=== Collected material ===
=-=-=

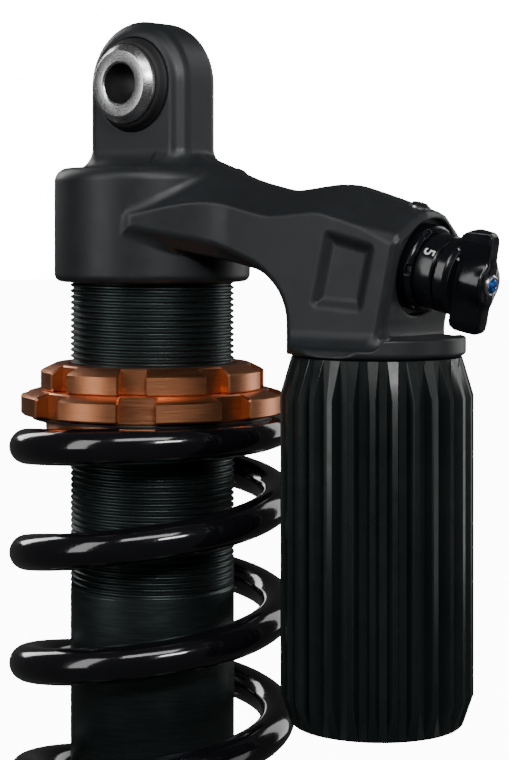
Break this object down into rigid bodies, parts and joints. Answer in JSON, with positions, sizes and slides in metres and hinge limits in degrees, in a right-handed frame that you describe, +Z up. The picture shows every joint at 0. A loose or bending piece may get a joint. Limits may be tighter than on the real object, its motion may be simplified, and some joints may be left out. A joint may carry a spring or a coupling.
{
  "type": "coil-over rear shock absorber",
  "caption": "Coil-over rear shock with a piggyback reservoir: eyelet at each end, threaded body with copper preload rings, helical spring and a finned gas reservoir with a wing-shaped adjuster.",
  "frame": {"origin": "centre of the upper eye's bore", "axes": "+Z up along the shock's axis from the lower eye to the upper eye, +X from that axis to the reservoir, Y along both eye bores"},
  "size_m": [0.1399, 0.0735, 0.3112],
  "materials": {
    "head_black": "satin black anodised over a fine bead-blasted skin",
    "tube_black": "dark green-black anodised, turned and brushed around",
    "reservoir_black": "semi-gloss black anodised",
    "knob_black": "gloss black anodised",
    "copper_anodised": "satin copper anodised, turned",
    "aluminium_bare": "machined and turned, bright",
    "spring_black": "gloss black powder coat",
    "steel": "ground steel",
    "steel_black": "black oxide steel",
    "hard_chrome": "hard chromed and polished",
    "bronze": "sintered bronze",
    "brass": "machined brass",
    "rubber": "moulded nitrile rubber, matt",
    "urethane": "microcellular urethane, matt",
    "ptfe": "filled PTFE",
    "plastic_black": "moulded black plastic",
    "blue_anodised": "blue anodised",
    "red_anodised": "red anodised"
  },
  "bodies": {
    "head": {"head_casting": "head_black", "bleed_screw": "steel_black", "bleed_washer": "aluminium_bare", "upper_eye_bush": "bronze", "upper_lip_seals": "rubber", "damper_tube": "tube_black", "seal_head": "head_black", "gland_o_ring": "rubber", "shaft_bush": "bronze", "shaft_seal": "rubber", "shaft_wiper": "rubber", "coil_spring": "spring_black", "reservoir_can": "reservoir_black", "neck_o_ring": "rubber", "reservoir_end_cap": "reservoir_black", "cap_o_ring": "rubber", "cap_circlip": "steel_black", "air_valve": "brass", "valve_cap": "plastic_black", "valve_body": "knob_black", "dial_ring": "knob_black", "detent_ball": "steel", "detent_spring": "steel"},
    "upper_spacers": {"upper_spacer_left": "aluminium_bare", "upper_spacer_right": "aluminium_bare"},
    "shaft": {"damper_shaft": "hard_chrome", "top_out_bumper": "urethane", "shim_washer": "steel", "rebound_shims": "steel", "main_piston": "aluminium_bare", "piston_band": "ptfe", "compression_shims": "steel", "piston_nut": "steel", "bump_washer": "steel_black", "bump_stop": "urethane", "lower_eyelet": "head_black", "lower_eye_bush": "bronze", "lower_lip_seals": "rubber", "lower_spring_perch": "head_black"},
    "lower_spacers": {"lower_spacer_left": "aluminium_bare", "lower_spacer_right": "aluminium_bare"},
    "rebound_knob": {"rebound_knob": "red_anodised"},
    "rebound_rod": {"rebound_rod": "aluminium_bare"},
    "preload_washer": {"thrust_washer": "plastic_black"},
    "preload_collar": {"preload_collar": "copper_anodised"},
    "lock_ring": {"lock_ring": "copper_anodised"},
    "floating_piston": {"floating_piston": "aluminium_bare", "floating_o_ring": "rubber"},
    "valve_pin": {"valve_pin": "brass"},
    "wing_knob": {"wing_knob": "knob_black", "knob_retainer": "aluminium_bare", "valve_spindle": "steel"},
    "low_speed_screw": {"low_speed_screw": "blue_anodised"}
  },
  "joints": [
    {"name": "shaft_stroke", "type": "slide", "parent": "head", "child": "shaft", "axis": [0, 0, 1], "range_m": [0, 0.055], "stiffness_N_per_m": 44000, "deforming": ["coil_spring"]},
    {"name": "upper_pivot", "type": "hinge", "parent": "head", "child": "upper_spacers", "pos_m": [0, 0, 0], "axis": [0, 1, 0], "range_deg": [-20, 20]},
    {"name": "lower_pivot", "type": "hinge", "parent": "shaft", "child": "lower_spacers", "pos_m": [0, 0, -0.28], "axis": [0, 1, 0], "range_deg": [-20, 20]},
    {"name": "rebound_rod_lift", "type": "slide", "parent": "shaft", "child": "rebound_rod", "axis": [0, 0, 1], "range_m": [0, 0.0015]},
    {"name": "rebound_turn", "type": "hinge", "parent": "shaft", "child": "rebound_knob", "pos_m": [0, 0, -0.2642], "axis": [0, -1, 0], "range_deg": [0, 720.5]},
    {"name": "preload_travel", "type": "slide", "parent": "head", "child": "preload_washer", "axis": [0, 0, 1], "range_m": [0, 0.012]},
    {"name": "preload_turn", "type": "hinge", "parent": "preload_washer", "child": "preload_collar", "pos_m": [0, 0, -0.08], "axis": [0, 0, 1], "range_deg": [0, 2880.5]},
    {"name": "lock_ring_turn", "type": "hinge", "parent": "preload_collar", "child": "lock_ring", "pos_m": [0, 0, -0.074], "axis": [0, 0, 1], "range_deg": [0, 45]},
    {"name": "floating_piston_slide", "type": "slide", "parent": "head", "child": "floating_piston", "axis": [0, 0, -1], "range_m": [0, 0.0109]},
    {"name": "valve_pin_press", "type": "slide", "parent": "head", "child": "valve_pin", "axis": [0, 0, 1], "range_m": [0, 0.001], "stiffness_N_per_m": 400},
    {"name": "wing_knob_turn", "type": "hinge", "parent": "head", "child": "wing_knob", "pos_m": [0.0825, 0, -0.0451], "axis": [0.9755, 0, -0.2198], "range_deg": [-120, 120]},
    {"name": "low_speed_turn", "type": "hinge", "parent": "wing_knob", "child": "low_speed_screw", "pos_m": [0.0825, 0, -0.0451], "axis": [0.9755, 0, -0.2198], "range_deg": [-360, 360]}
  ],
  "couplings": [
    {"joint": "rebound_turn", "follows": "rebound_rod_lift", "rad_per_m": 8377.6},
    {"joint": "preload_turn", "follows": "preload_travel", "rad_per_m": 4188.8},
    {"joint": "floating_piston_slide", "follows": "shaft_stroke", "ratio": 0.19753}
  ]
}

=-=-=

=== What is required ===
The whole listing above needs to be written out again exactly.

=== Solution ===
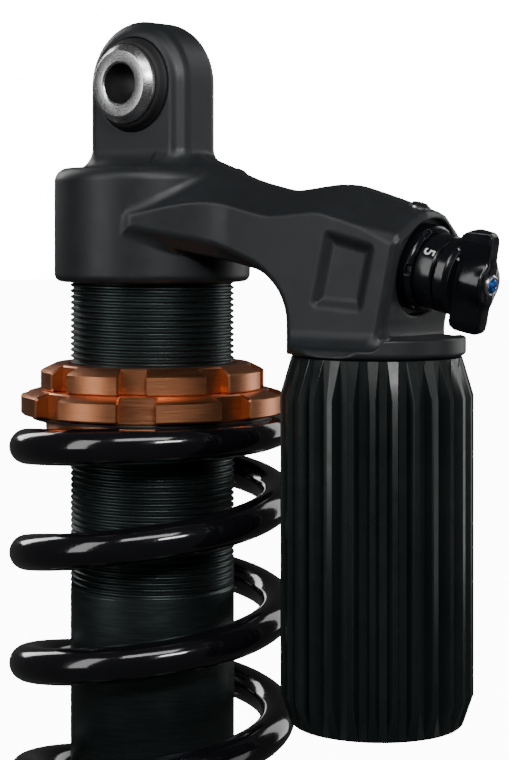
Break this object down into rigid bodies, parts and joints. Answer in JSON, with positions, sizes and slides in metres and hinge limits in degrees, in a right-handed frame that you describe, +Z up. The picture shows every joint at 0. A loose or bending piece may get a joint. Limits may be tighter than on the real object, its motion may be simplified, and some joints may be left out. A joint may carry a spring or a coupling.
{
  "type": "coil-over rear shock absorber",
  "caption": "Coil-over rear shock with a piggyback reservoir: eyelet at each end, threaded body with copper preload rings, helical spring and a finned gas reservoir with a wing-shaped adjuster.",
  "frame": {"origin": "centre of the upper eye's bore", "axes": "+Z up along the shock's axis from the lower eye to the upper eye, +X from that axis to the reservoir, Y along both eye bores"},
  "size_m": [0.1399, 0.0735, 0.3112],
  "materials": {
    "head_black": "satin black anodised over a fine bead-blasted skin",
    "tube_black": "dark green-black anodised, turned and brushed around",
    "reservoir_black": "semi-gloss black anodised",
    "knob_black": "gloss black anodised",
    "copper_anodised": "satin copper anodised, turned",
    "aluminium_bare": "machined and turned, bright",
    "spring_black": "gloss black powder coat",
    "steel": "ground steel",
    "steel_black": "black oxide steel",
    "hard_chrome": "hard chromed and polished",
    "bronze": "sintered bronze",
    "brass": "machined brass",
    "rubber": "moulded nitrile rubber, matt",
    "urethane": "microcellular urethane, matt",
    "ptfe": "filled PTFE",
    "plastic_black": "moulded black plastic",
    "blue_anodised": "blue anodised",
    "red_anodised": "red anodised"
  },
  "bodies": {
    "head": {"head_casting": "head_black", "bleed_screw": "steel_black", "bleed_washer": "aluminium_bare", "upper_eye_bush": "bronze", "upper_lip_seals": "rubber", "damper_tube": "tube_black", "seal_head": "head_black", "gland_o_ring": "rubber", "shaft_bush": "bronze", "shaft_seal": "rubber", "shaft_wiper": "rubber", "coil_spring": "spring_black", "reservoir_can": "reservoir_black", "neck_o_ring": "rubber", "reservoir_end_cap": "reservoir_black", "cap_o_ring": "rubber", "cap_circlip": "steel_black", "air_valve": "brass", "valve_cap": "plastic_black", "valve_body": "knob_black", "dial_ring": "knob_black", "detent_ball": "steel", "detent_spring": "steel"},
    "upper_spacers": {"upper_spacer_left": "aluminium_bare", "upper_spacer_right": "aluminium_bare"},
    "shaft": {"damper_shaft": "hard_chrome", "top_out_bumper": "urethane", "shim_washer": "steel", "rebound_shims": "steel", "main_piston": "aluminium_bare", "piston_band": "ptfe", "compression_shims": "steel", "piston_nut": "steel", "bump_washer": "steel_black", "bump_stop": "urethane", "lower_eyelet": "head_black", "lower_eye_bush": "bronze", "lower_lip_seals": "rubber", "lower_spring_perch": "head_black"},
    "lower_spacers": {"lower_spacer_left": "aluminium_bare", "lower_spacer_right": "aluminium_bare"},
    "rebound_knob": {"rebound_knob": "red_anodised"},
    "rebound_rod": {"rebound_rod": "aluminium_bare"},
    "preload_washer": {"thrust_washer": "plastic_black"},
    "preload_collar": {"preload_collar": "copper_anodised"},
    "lock_ring": {"lock_ring": "copper_anodised"},
    "floating_piston": {"floating_piston": "aluminium_bare", "floating_o_ring": "rubber"},
    "valve_pin": {"valve_pin": "brass"},
    "wing_knob": {"wing_knob": "knob_black", "knob_retainer": "aluminium_bare", "valve_spindle": "steel"},
    "low_speed_screw": {"low_speed_screw": "blue_anodised"}
  },
  "joints": [
    {"name": "shaft_stroke", "type": "slide", "parent": "head", "child": "shaft", "axis": [0, 0, 1], "range_m": [0, 0.055], "stiffness_N_per_m": 44000, "deforming": ["coil_spring"]},
    {"name": "upper_pivot", "type": "hinge", "parent": "head", "child": "upper_spacers", "pos_m": [0, 0, 0], "axis": [0, 1, 0], "range_deg": [-20, 20]},
    {"name": "lower_pivot", "type": "hinge", "parent": "shaft", "child": "lower_spacers", "pos_m": [0, 0, -0.28], "axis": [0, 1, 0], "range_deg": [-20, 20]},
    {"name": "rebound_rod_lift", "type": "slide", "parent": "shaft", "child": "rebound_rod", "axis": [0, 0, 1], "range_m": [0, 0.0015]},
    {"name": "rebound_turn", "type": "hinge", "parent": "shaft", "child": "rebound_knob", "pos_m": [0, 0, -0.2642], "axis": [0, -1, 0], "range_deg": [0, 720.5]},
    {"name": "preload_travel", "type": "slide", "parent": "head", "child": "preload_washer", "axis": [0, 0, 1], "range_m": [0, 0.012]},
    {"name": "preload_turn", "type": "hinge", "parent": "preload_washer", "child": "preload_collar", "pos_m": [0, 0, -0.08], "axis": [0, 0, 1], "range_deg": [0, 2880.5]},
    {"name": "lock_ring_turn", "type": "hinge", "parent": "preload_collar", "child": "lock_ring", "pos_m": [0, 0, -0.074], "axis": [0, 0, 1], "range_deg": [0, 45]},
    {"name": "floating_piston_slide", "type": "slide", "parent": "head", "child": "floating_piston", "axis": [0, 0, -1], "range_m": [0, 0.0109]},
    {"name": "valve_pin_press", "type": "slide", "parent": "head", "child": "valve_pin", "axis": [0, 0, 1], "range_m": [0, 0.001], "stiffness_N_per_m": 400},
    {"name": "wing_knob_turn", "type": "hinge", "parent": "head", "child": "wing_knob", "pos_m": [0.0825, 0, -0.0451], "axis": [0.9755, 0, -0.2198], "range_deg": [-120, 120]},
    {"name": "low_speed_turn", "type": "hinge", "parent": "wing_knob", "child": "low_speed_screw", "pos_m": [0.0825, 0, -0.0451], "axis": [0.9755, 0, -0.2198], "range_deg": [-360, 360]}
  ],
  "couplings": [
    {"joint": "rebound_turn", "follows": "rebound_rod_lift", "rad_per_m": 8377.6},
    {"joint": "preload_turn", "follows": "preload_travel", "rad_per_m": 4188.8},
    {"joint": "floating_piston_slide", "follows": "shaft_stroke", "ratio": 0.19753}
  ]
}